A musclebound Tom is also a plausible reaction to the male abandonment hanging over the household.
As Amanda’s smothering maternal anxiety drives her children to distraction, a blurred photograph of Tom and Laura’s absent father dominates the scene, preserving only an idealised outline of masculinity – strong brow and jawline, whiter-than-white smile; nothing human or wounded at all.
There’s not much stage left for human and wounded things when Amanda herself takes over. The faded Southern belle genuinely cares about her children, but her nostalgia consumes her and she’s still geared to a lost world of “gentleman callers” and “gracious living” with lots of “servants”. Ahem.
Whyte effortlessly captures the poignancy and ridiculousness of all that while underlining the driving anxiety which motivates Amanda.
Ultimately, fears for her children’s future – especially for Laura, who lives with disability – plot a course for patriarchal games and inadvertent cruelty, even as Tom plans his own act of abandonment.

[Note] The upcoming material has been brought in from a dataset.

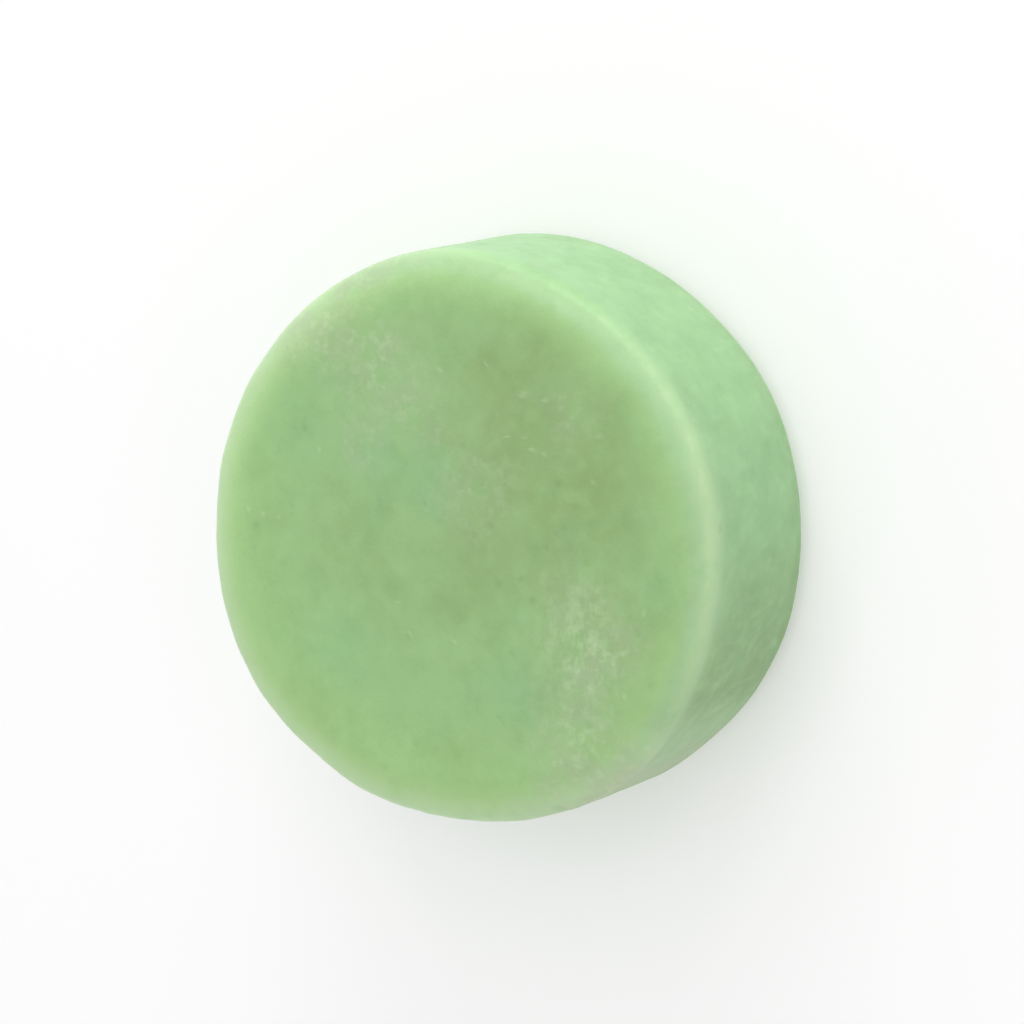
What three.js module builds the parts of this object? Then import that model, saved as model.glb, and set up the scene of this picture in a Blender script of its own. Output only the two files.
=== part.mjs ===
// A shaving soap puck: one solid cake of hard soap, about 78 g, sized to drop into a lather mug.
// It lies flat. +Z is the axis that the cake is round about, and the origin is the centre of its underside.
// All lengths are in millimetres and all angles in degrees.
import * as THREE from 'three';

// Driving dimensions
const DIAMETER = 64;
const THICKNESS = 23.5;
const SHOULDER_WIDTH = 5; // the soft band between each flat face and its corner, measured across the face
const SHOULDER_SLOPE = 28; // how far that band has turned away from the face where the corner starts
const CORNER_RADIUS = 1.8; // the tight corner between a shoulder and the side wall

// Facets
const FACETS_AROUND = 96;
const SHOULDER_STEPS = 4;
const CORNER_STEPS = 5;

// Soap
const SOAP_COLOUR = 0x9cc48a;
const SOAP_ROUGHNESS = 0.5;

const slope = THREE.MathUtils.degToRad(SHOULDER_SLOPE);
const wallRadius = DIAMETER / 2;
const shoulderRadius = SHOULDER_WIDTH / Math.sin(slope);
const shoulderDrop = shoulderRadius * (1 - Math.cos(slope));
const cornerRun = CORNER_RADIUS * (1 - Math.sin(slope));
const flatRadius = wallRadius - cornerRun - SHOULDER_WIDTH;

// Points on the arc about (centreX, centreY) whose outward normal turns from one angle to another,
// each angle measured from the axis of the cake.
function arc(centreX, centreY, radius, fromAngle, toAngle, steps) {
  const points = [];
  for (let i = 0; i <= steps; i += 1) {
    const angle = THREE.MathUtils.lerp(fromAngle, toAngle, i / steps);
    points.push(new THREE.Vector2(centreX + radius * Math.sin(angle), centreY + radius * Math.cos(angle)));
  }
  return points;
}

// Half of the cake's section, from the rim of its upper flat face down to its side wall.
// Heights count down from the flat face, so that both faces take the same edge.
function edgeOutline() {
  const shoulder = arc(flatRadius, -shoulderRadius, shoulderRadius, 0, slope, SHOULDER_STEPS);
  const cornerDepth = shoulderDrop + CORNER_RADIUS * Math.cos(slope);
  const corner = arc(wallRadius - CORNER_RADIUS, -cornerDepth, CORNER_RADIUS, slope, Math.PI / 2, CORNER_STEPS);
  return [...shoulder, ...corner.slice(1)];
}

function soapPuck() {
  const edge = edgeOutline();
  const lowerEdge = edge.map((point) => new THREE.Vector2(point.x, -point.y));
  const upperEdge = edge.map((point) => new THREE.Vector2(point.x, THICKNESS + point.y)).reverse();
  const underside = new THREE.Vector2(0, 0);
  const top = new THREE.Vector2(0, THICKNESS);
  const geometry = new THREE.LatheGeometry([underside, ...lowerEdge, ...upperEdge, top], FACETS_AROUND);
  geometry.rotateX(Math.PI / 2);

  const soap = new THREE.MeshStandardMaterial({ color: SOAP_COLOUR, roughness: SOAP_ROUGHNESS, metalness: 0 });
  const mesh = new THREE.Mesh(geometry, soap);
  mesh.name = 'soap_puck';
  return mesh;
}

const part = new THREE.Group();
part.add(soapPuck());

export default part;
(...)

Turbulent scenes between Amanda and Tom are electrifying to watch, and there’s a subtle, almost incestuous edge to their conflict that invests otherwise funny and familiar family dynamics with an unsettling charge.
If mother and son bring out the drama queen in each other, the figure of Laura remains aloof until literal darkness descends, when Donaldson lends poise to a doomed and delicate encounter by candlelight, wreathed in sentiment, heavy symbolism and quiet kindness in the face of yearning and despair.
It’s a poignant, faithful, and skilled production of The Glass Menagerie that delivers the play with a clarity ideal for newcomers to Williams, and a distinctiveness that will satisfy aficionados of his work.